AMHERST, MASSACHUSETTS AND THE PIONEER VALLEY








Monday, July 12, 2010

AN IVESIAN STATE HOLIDAYS SYMPHONY?


Lately I’ve been listening to Charles Ives’ Holidays Symphony, a compelling four-movement evocation of Washington’s Birthday, Memorial Day, July 4th, and Thanksgiving Day. Ives was a true music revolutionary. Some consider him America’s greatest composer.

Ives’ movements often begin contemplatively and build, sometimes fitfully, to crazy-quilt climaxes of multiple American musical themes.  The Holidays Symphony’s 4th of July movement, for example, juxtaposes fragments of Colombia, The Gem of the Ocean; The Battle Hymn of the Republic; Yankee Doodle; Reveille; and a jagged motif by Ives himself. You feel that you’ve time travelled to some late 19th –early 20th century overloaded soundscape of musical Americana that’s on the verge of an Ivesian  breakdown. That’s usually when Ives pulls the plug, leaving you in a parting wake of musical contemplation—an exit rather than a resolution.


Nobody on the planet is a better advocate for Ives than Michael Tilson Thomas, who demystifies and adds excitement to The Holidays Symphony in a terrific DVD in his Keeping Score series. After he dissects the symphony movement by movement (accompanied by vivid multimedia examples), he treats you a winning performance under his own baton with the San Francisco Symphony. Visit the Holidays Symphony’s Keeping Score website here.

So how about an Ivesian symphony dedicated to genuinely obscure state holidays—i.e., holidays celebrated largely by state employees?

That occurred to me on Bunker Hill Day (June 17th), one of three springtime holidays “celebrated” by state workers in Massachusetts. The other two are Patriots Day and Evacuation Day. (The latter commemorates the day in March 1776 when the Brits abandoned Boston.) Massachusetts may lead the nation in such state observances, but other states, in their own poignant celebrations, have much to offer the musical enterprise at hand.

Favorites include Cesar Chavez Day in California, Arbor Day in Nebraska, and Pioneer Day, a.k.a. The Day of Deliverance, in Utah. Alaskans celebrate Seward Day and Alaska Day and Hawaiians undulate on days that honor Kamehameha the Great and Prince Kūhiō. Finally, there are holidays heavy on southern charm like Lee and Jackson (that’s Stonewall, not Andrew) Day in Virginia and Confederate Memorial Day in Alabama, Mississippi, and Georgia.

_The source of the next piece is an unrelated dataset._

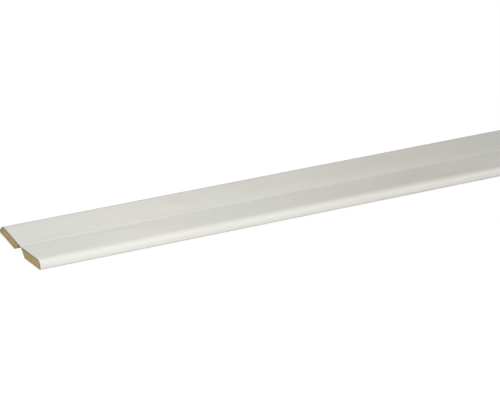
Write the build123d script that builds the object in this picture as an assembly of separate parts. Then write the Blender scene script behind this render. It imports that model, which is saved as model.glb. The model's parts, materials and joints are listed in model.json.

With a so much inspiration and so little time remaining on another one of my state days off --a Personal
Day--here are my preliminary .   .   .

Sketches for an Ivesian State Holidays Symphony



First Movement: Lee and Jackson Day—Virginia, January 2. A choral quartet version of the elegiac southern hymn, Washing in the Possum’s Bounty gives way to a spritely string orchestral arrangement of Debussy’s Golliwog’s Cakewalk. (evoking the exuberance of Confederate aspirations). Staccato upwellings of Dixie intrude, yielding a strident hybrid consummation. After the bottom drops out, a lone fiddle takes us downstream with a spectral rendition of Robbie Robertson’s The Night They Drove Old Dixie Down.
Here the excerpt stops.